Member of the Legislative Assembly of Alberta
- In office June 7, 1917 – July 18, 1921
- Preceded by: Arthur Sifton
- Succeeded by: Richard Reid
- Constituency: Vermilion

Personal details
- Born: January 3, 1866
- Died: April 2, 1929 (aged 63)
- Party: Liberal
- Occupation: lawyer and politician

= Arthur Ebbett =

Canadian politician

Arthur Wellesley Ebbett (January 3, 1866 – April 2, 1929) was a lawyer and a provincial politician from Alberta, Canada.
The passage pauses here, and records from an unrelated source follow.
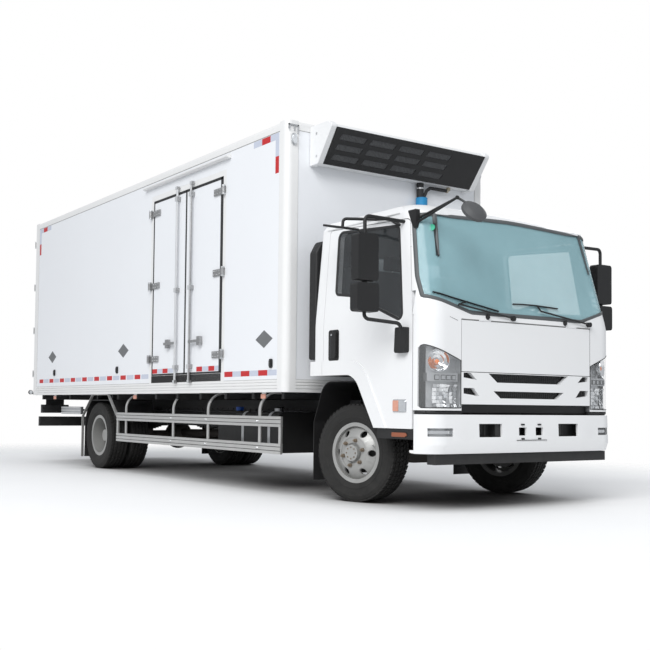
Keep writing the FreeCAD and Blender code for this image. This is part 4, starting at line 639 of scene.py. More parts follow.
beads = Form()
front_face = (-668.5, -667.2)
for side in (-1, 1):
    face = (side * 1164.6, side * 1166.2)
    spans = [(REAR_END, FRONT_END)] if side > 0 else [(REAR_END, DOORWAY[0]), (DOORWAY[1], FRONT_END)]
    for span in spans:
        beads.block(span, face, (SKIN_BOTTOM, SKIN_BOTTOM + 5), SEAL_LINE)
    beads.block((REAR_END, FRONT_END), face, (SKIN_TOP - 5.5, SKIN_TOP), SEAL_LINE)
    for x in ((-787, -782.4), (-7003, -6999)):
        beads.block(x, face, (SKIN_BOTTOM + 1, SKIN_TOP - 0.5), SEAL_LINE)
    beads.block(front_face, (side * 1047, side * 1051), (SKIN_BOTTOM + 1, SKIN_TOP - 0.5), SEAL_LINE)
    beads.block((REAR_END, -745), (side * 1000, side * 1006), (3270.6, 3272), SEAL_LINE)
for z in ((SKIN_TOP - 4.5, SKIN_TOP), (SKIN_BOTTOM, SKIN_BOTTOM + 4)):
    beads.block(front_face, (-1048, 1048), z, SEAL_LINE)
beads.piece("sealant_beads", "chassis", "panel_white")

# ------------------------------------------------------------------ edge rivets and gutter
# Aluminium pop rivets that hold the roof and sill profiles and the front corner posts, and the folded drip
# gutter over the side door.
PROFILE_FACE = 1168.6                    # the side profiles' outer faces
pops = []
for side in (-1, 1):
    for x in range(-6960, -800, 160):
        pops.append(((x, side * PROFILE_FACE, 3215), OUT[side], (9, 9, 7)))
        if side > 0 or not DOORWAY[0] - 15 < x < DOORWAY[1] + 15:
            pops.append(((x, side * PROFILE_FACE, 1000), OUT[side], (8, 8, 6)))
    pops += [((-664.4, side * 1065, z), (1, 0, 0), (8, 8, 6)) for z in range(960, 3180, 150)]
repeated("edge_rivets", "chassis", "aluminium", "rivet", pops, EDGE)
gutter = Form()
gutter.prism("yz", [(-1165, 3128), (-1190, 3124), (-1215, 3134), (-1218, 3146), (-1206, 3142), (-1186, 3134),
                    (-1168, 3168), (-1165, 3168)], -3526, -1646, EDGE)
gutter.piece("door_gutter", "chassis", "panel_white", bevel=0.001)

# ------------------------------------------------------------------ markings
# Stuck-on red and silver tape along the sides, L-shaped outline tape at the upper corners, grey vinyl
# diamonds, and tape across the doors. All lie flat on the skin.
RED = finish("tape_red", (0.50, 0.015, 0.018), 0.5, vary=0.12, size=60)
SILVER = finish("tape_silver", (0.52, 0.56, 0.66), 0.30, vary=0.10, size=60, coat=0.4)
GREY_MARK = finish("mark_grey", (0.14, 0.145, 0.15), 0.5, vary=0.12, size=20)
SKIN = 1165                              # a side skin's outer face, from the middle
TAPE = (1056, 1106)                      # between which heights the long tape lies
FRONT_TAPE = (1042, 1092)                # the same for the tape ahead of the side door
OUTLINE = (3126, 3184)                   # the same for the tape at the upper corners


def side_tape(form, x, z, side, material):
    """A strip of tape on a side skin."""
    form.block(x, (side * (SKIN - 0.5), side * (SKIN + 0.7)), z, material)


marks = Form()
for side in (-1, 1):
    for end, start in [(-6990, -3395), (-1725, -790)] if side < 0 else [(-6990, -790)]:
        if end > DOORWAY[0]:
            for k, x in enumerate(range(end, end + 930, 155)):
                side_tape(marks, (x, x + 154), FRONT_TAPE, side, SILVER if k % 2 else RED)
            continue
        for x in range(start - 12, end + 190, -390):
            side_tape(marks, (x - 180, x), TAPE, side, SILVER)
            if x - 358 > end:
                side_tape(marks, (x - 358, x - 208), TAPE, side, RED)
    for corner, way in ((-790, -1), (-6992, 1)):
        for k, material in enumerate((SILVER, RED, SILVER)):
            near = corner + way * (8 + 145 * k)
            side_tape(marks, (near, near + way * 145), OUTLINE, side, material)
        for k, material in enumerate((SILVER, RED)):
            top = OUTLINE[0] - 150 * k
            side_tape(marks, (corner + way * 8, corner + way * 66), (top - 150, top), side, material)
    for x, z in ((-1014, 1368), (-4088, 1388), (-6400, 1396)):
        diamond = [(x - 146, z), (x, z - 80), (x + 146, z), (x, z + 80)]
        marks.prism("xz", diamond, side * (SKIN - 0.5), side * (SKIN + 1), GREY_MARK)
for y in range(-1080, 1080, 150):
    marks.block((-7130, REAR_FRAME - 0.5), (y, y + 148), (930, 980), RED if (y // 150) % 2 else SILVER)
marks.piece("side_markings", "chassis", "lamp")
for name, start, end in (("side_door_rear", -3310, -2580), ("side_door_front", -2545, -1812)):
    tape = Form()
    for k, x in enumerate(range(start, end - 20, 125)):
        if not -2840 < x < -2400:
            side_tape(tape, (x, x + 120), (1108, 1156), -1, SILVER if k % 2 else RED)
    tape.piece("tape_" + name, name, "lamp")

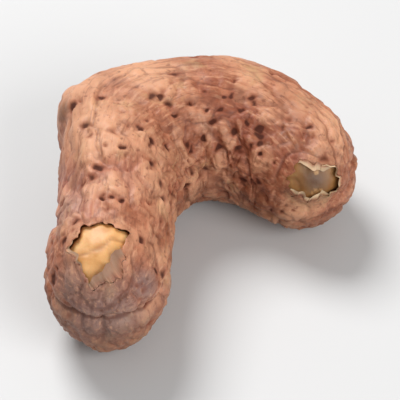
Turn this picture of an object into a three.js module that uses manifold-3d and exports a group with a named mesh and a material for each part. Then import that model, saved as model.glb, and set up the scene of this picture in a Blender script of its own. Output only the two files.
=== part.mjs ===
// A roasted cashew nut in its skin, lying on its side: a kidney-shaped kernel inside a thin papery skin
// that has flaked off in two places. Millimetres, +Z up, the floor is z = 0, and the long axis is X.
import * as THREE from "three";
import { ImprovedNoise } from "three/addons/math/ImprovedNoise.js";
import { mergeVertices } from "three/addons/utils/BufferGeometryUtils.js";
import Module from "manifold-3d";

const wasm = await Module();
wasm.setup();

// Driving dimensions
const skinThickness = 0.35; // the real skin is about half this, but a solid that thin is fragile
const gap = 0.3; // clear air between the skin and the kernel
const footDepth = 0.26; // how far the three low places are flattened, and the rest stands off the floor
const sectionPower = 2.15; // 2 is an ellipse, more is squarer
const capPower = 2.1; // roundness of the two ends
const seamDepth = 0.36; // the groove where the kernel's two halves meet
const seamWidth = 0.52; // half its width
const lipHeight = 0.12; // the low ridge along each side of that groove
const seamFade = { along: 0.6, reach: 0.3, share: 0.85 }; // nearly closed inside the bend
const pitCount = 150; // smaller pits sprinkled over the whole nut
const pitDepth = 0.34;
const wrinkleHeight = 0.28;
const wrinkleSize = 1.9;
const deepest = 0.2; // no pit or crease goes further into the skin than this
const tearLift = 0.22; // how far the skin stands up along a tear

// The nut's middle line from the big lobe's end to the small lobe's end, seen from above, with the half
// width on the outer and inner side of the curve and the half thickness above and below the seam.
const stations = [
  { x: -14.2, y: -9.2, outer: 4.6, inner: 4.6, above: 4.8, below: 6.7 },
  { x: -11.1, y: -4.4, outer: 4.8, inner: 4.8, above: 5.3, below: 6.6 },
  { x: -7.9, y: 0.5, outer: 4.3, inner: 4.8, above: 5.8, below: 6.4 },
  { x: -5.1, y: 4.1, outer: 4.6, inner: 4.8, above: 6.7, below: 6.2 },
  { x: -1.7, y: 6.0, outer: 7.6, inner: 4.7, above: 6.5, below: 6.0 },
  { x: 2.2, y: 6.1, outer: 6.6, inner: 4.6, above: 6.0, below: 5.9 },
  { x: 6.0, y: 4.0, outer: 5.6, inner: 4.6, above: 5.5, below: 5.7 },
  { x: 8.3, y: 0.4, outer: 4.7, inner: 4.6, above: 5.1, below: 5.4 },
  { x: 8.7, y: -5.7, outer: 4.3, inner: 4.3, above: 4.7, below: 5.0 },
];
// Fuller places of the bend: how far along, at what angle around, reach in millimetres and radians.
const swells = [
  { along: 0.45, around: 0.55, length: 3.0, spread: 0.6, share: 0.2 },
  { along: 0.78, around: 0.5, length: 4.0, spread: 0.7, share: 0.14 },
];
const bigCap = 5.6; // how far from its end each lobe starts to round off
const smallCap = 5.2;
const feet = [0.17, 0.5, 0.83]; // where along the line the nut touches the floor
const footReach = 0.11; // how far each foot reaches along the line

// Where the skin has flaked off: along is 0 at the big lobe's end and 1 at the small one's, around is
// 0 degrees on the outer curve, 90 on top and 180 on the inner curve.
const bareSpots = [
  { along: 0.085, around: 86, width: 4.7, height: 4.5, turn: 0.5, shift: 0.6 },
  { along: 0.98, around: 114, width: 3.9, height: 3.3, turn: 1.1, shift: 3.7 },
];
// The waves of a tear's ragged outline: how many go round, and how high, as a share of its size.
const raggedWaves = [
  [2, 0.11],
  [3, 0.09],
  [5, 0.07],
  [8, 0.06],
  [13, 0.045],
];

// The larger pits of the upper face, placed as above, with a radius in millimetres.
const facePits = [
  { along: 0.2, around: 92, radius: 0.6 },
  { along: 0.32, around: 130, radius: 0.55 },
  { along: 0.43, around: 108, radius: 0.65 },
  { along: 0.44, around: 140, radius: 0.5 },
  { along: 0.45, around: 46, radius: 0.75 },
  { along: 0.55, around: 104, radius: 0.5 },
  { along: 0.56, around: 124, radius: 0.6 },
  { along: 0.56, around: 162, radius: 0.45 },
  { along: 0.64, around: 112, radius: 0.5 },
  { along: 0.65, around: 154, radius: 0.55 },
  { along: 0.7, around: 164, radius: 0.5 },
  { along: 0.74, around: 102, radius: 0.5 },
  { along: 0.75, around: 140, radius: 0.6 },
  { along: 0.78, around: 158, radius: 0.5 },
  { along: 0.83, around: 128, radius: 0.9 },
  { along: 0.85, around: 98, radius: 0.5 },
  { along: 0.88, around: 134, radius: 0.55 },
];

// Mesh fineness
const outerGrid = { capRings: 11, middleRings: 50, sides: 54, crowding: 0.16 };
const innerGrid = { capRings: 7, middleRings: 26, sides: 28, crowding: 0.26 };
const tearPoints = 44;

const middleLine = new THREE.CatmullRomCurve3(
  stations.map((s) => new THREE.Vector3(s.x, s.y, 0)),
  false,
  "centripetal",
);
middleLine.arcLengthDivisions = 400;
const sideways = new THREE.CatmullRomCurve3(
  stations.map((s) => new THREE.Vector3(s.outer, s.inner, 0)),
);
const upwards = new THREE.CatmullRomCurve3(
  stations.map((s) => new THREE.Vector3(s.above, s.below, 0)),
);
const lineLength = middleLine.getLength();
const noise = new ImprovedNoise();

// Random numbers that are the same each time.
function seeded(seed) {
  let state = seed;
  return () => {
    state = (state * 16807) % 2147483647;
    return state / 2147483647;
  };
}

const bell = (distance, width) => Math.exp(-((distance / width) ** 2));
const superCos = (angle) =>
  Math.sign(Math.cos(angle)) * Math.abs(Math.cos(angle)) ** (2 / sectionPower);
const superSin = (angle) =>
  Math.sign(Math.sin(angle)) * Math.abs(Math.sin(angle)) ** (2 / sectionPower);

// How full the section is, a distance from a lobe's end that rounds off over a cap's length.
function capFullness(distance, cap) {
  const share = Math.min(1, Math.max(0, distance / cap));
  return (1 - (1 - share) ** capPower) ** (1 / capPower);
}

// How high the seam runs: the underside dips to the floor at the three feet and clears it between them.
function seamHeight(along, below) {
  const dip = Math.max(...feet.map((foot) => bell(along - foot, footReach)));
  return below + footDepth * (1 - 2 * dip);
}

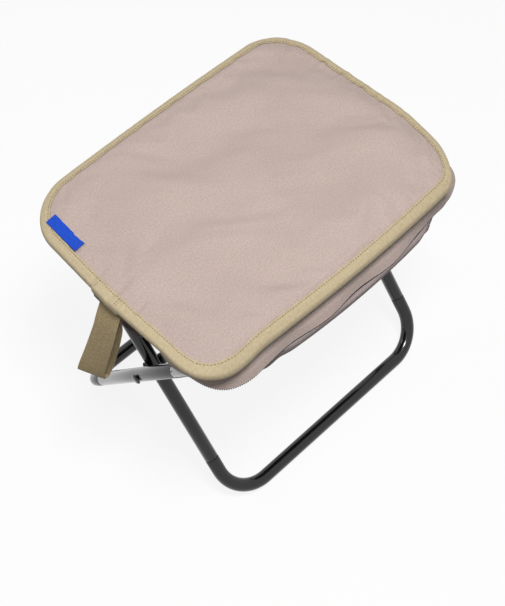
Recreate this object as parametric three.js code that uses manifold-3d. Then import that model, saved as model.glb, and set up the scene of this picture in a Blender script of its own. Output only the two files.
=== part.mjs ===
// Folding cooler stool: two crossed tube frames that pivot on rivets, a tapered insulated bag slung
// between the two top rails, and a padded lid that is the seat.
// Millimetres, +Z up. X runs along the rails and -Y is the front, the lid's opening side. Pieces are
// laid out from a point on the floor under the middle of the pivot, and the finished stool is then
// shifted so that its origin is on the floor under the middle of its extent.
import * as THREE from 'three';
import Module from 'manifold-3d';
import { mergeVertices } from 'three/addons/utils/BufferGeometryUtils.js';

const wasm = await Module();
wasm.setup();

// Running and seating clearances
const gap = 0.3;
const cutOverrun = 1;
const mergeShare = 1 / 1000;

// Tube frame
const tubeDiameter = 16;
const tubeWall = 1.2;
const spigotDiameter = 12.5;
const spigotLength = 24;
const bendRadius = 45;
const innerFrameWidth = 312;
const pivotHeight = 161;
const footReach = 122.5;
const railReach = 120;
const footLegLength = 64;
const topLegLength = 91;
const tubeSides = 12;
const bendSteps = 5;

// Pivot hardware
const washerThickness = 1;
const washerDiameter = 18;
const rivetDiameter = 6;
const rivetHeadDiameter = 12;
const rivetHeadHeight = 3;
const nutDiameter = 14;
const nutHeight = 6.5;
const nutBoreDepth = 4;
const turnedSides = 20;

// Cloth thicknesses
const sleeveThickness = 1.5;
const shellThickness = 1.6;
const coverThickness = 1;
const liningThickness = 0.8;
const linerThickness = 1.2;
const bindingThickness = 0.9;
const skirtThickness = 1.4;
const trimThickness = 1;

// Lid
const lidSideOverhang = 7.2;
const lidFrontOverhang = 22;
const lidBackOverhang = 30;
const lidCornerRadius = 58;
const edgeBulge = 4;
const padThickness = 6;
const padEdgeThickness = 2.2;
const padCreaseRoom = 1.5;
const padShoulder = 18;
const lidCrown = 3;
const edgeDrop = 5;
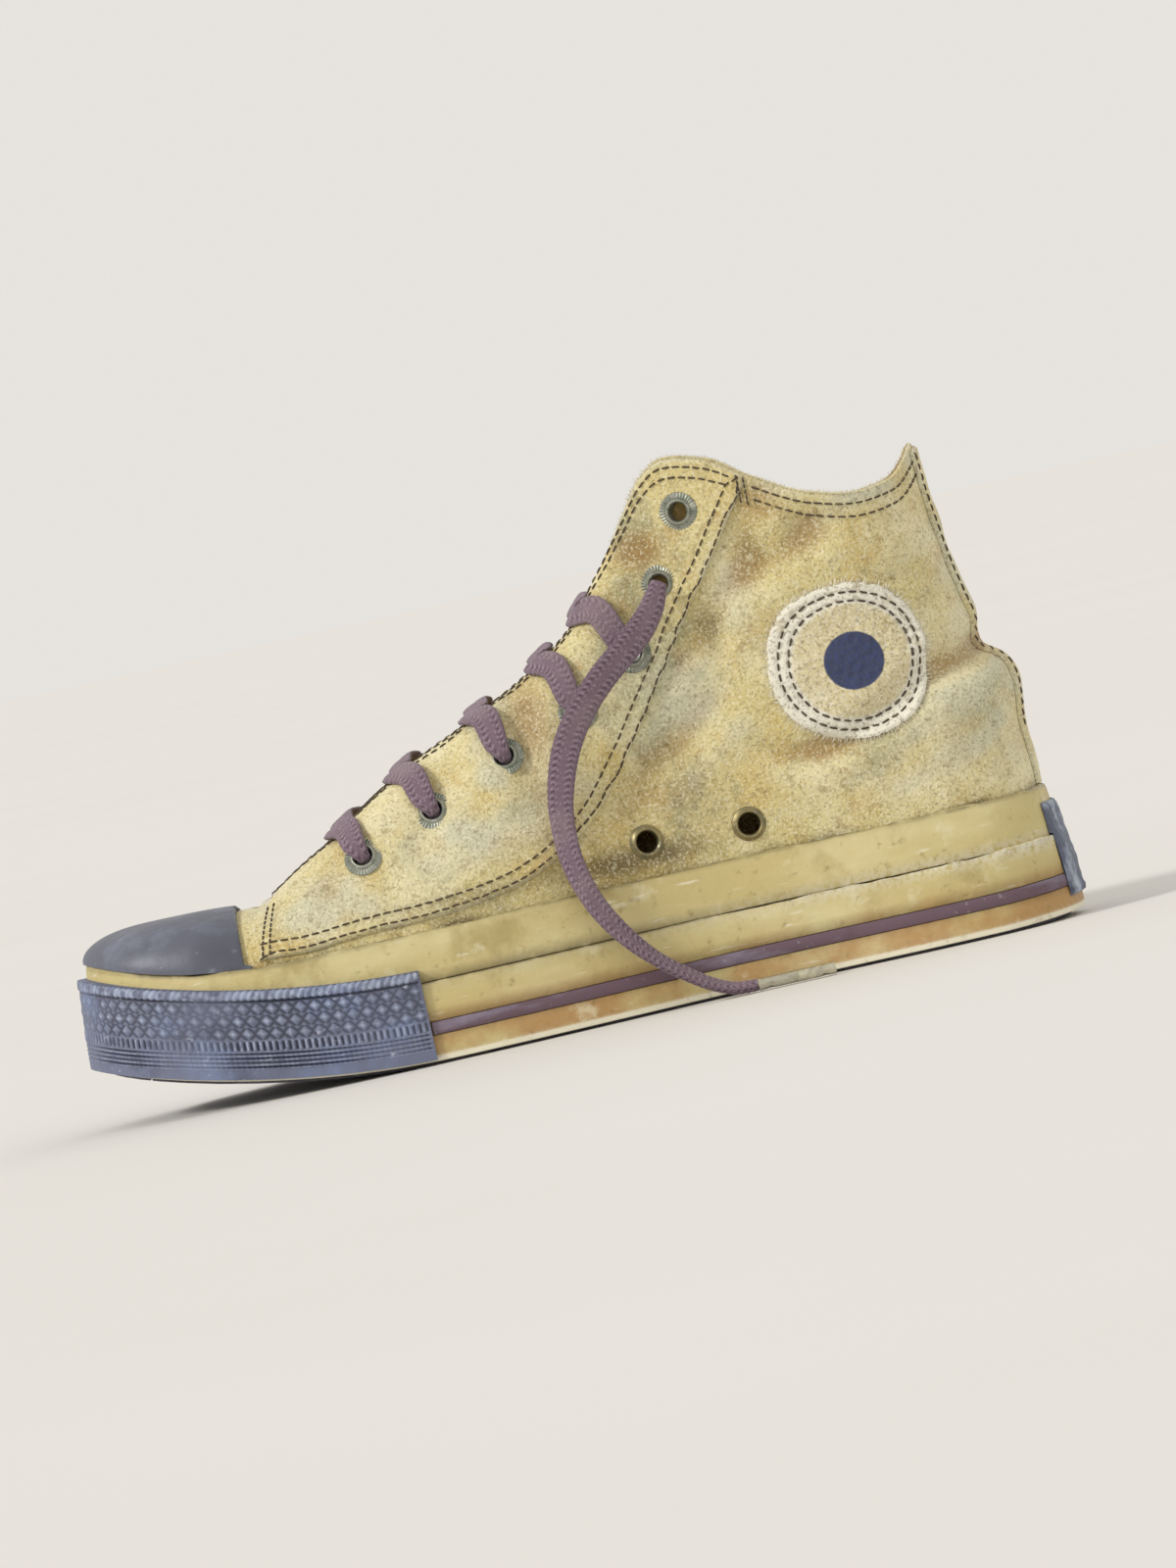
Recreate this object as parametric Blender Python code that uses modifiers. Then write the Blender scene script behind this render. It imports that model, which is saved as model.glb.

He served as a member of the Legislative Assembly of Alberta from 1917 to 1921 sitting with the Liberal caucus in government.

==Political career==
Ebbett ran for a seat to the Alberta Legislature in a by-election that was to be held on November 19, 1917, as the Liberal candidate in the Vermilion electoral district following the resignation of the Premier Arthur Lewis Sifton on October 12, 1917. He was nominated to run under the party banner at a convention held on November 2, 1917. He was acclaimed on nomination day held November 15, 1917, when no other candidates came forward.

Ebbett ran for a second term in office in the 1921 Alberta general election. He was defeated in a landslide by United Farmers candidate Richard Reid.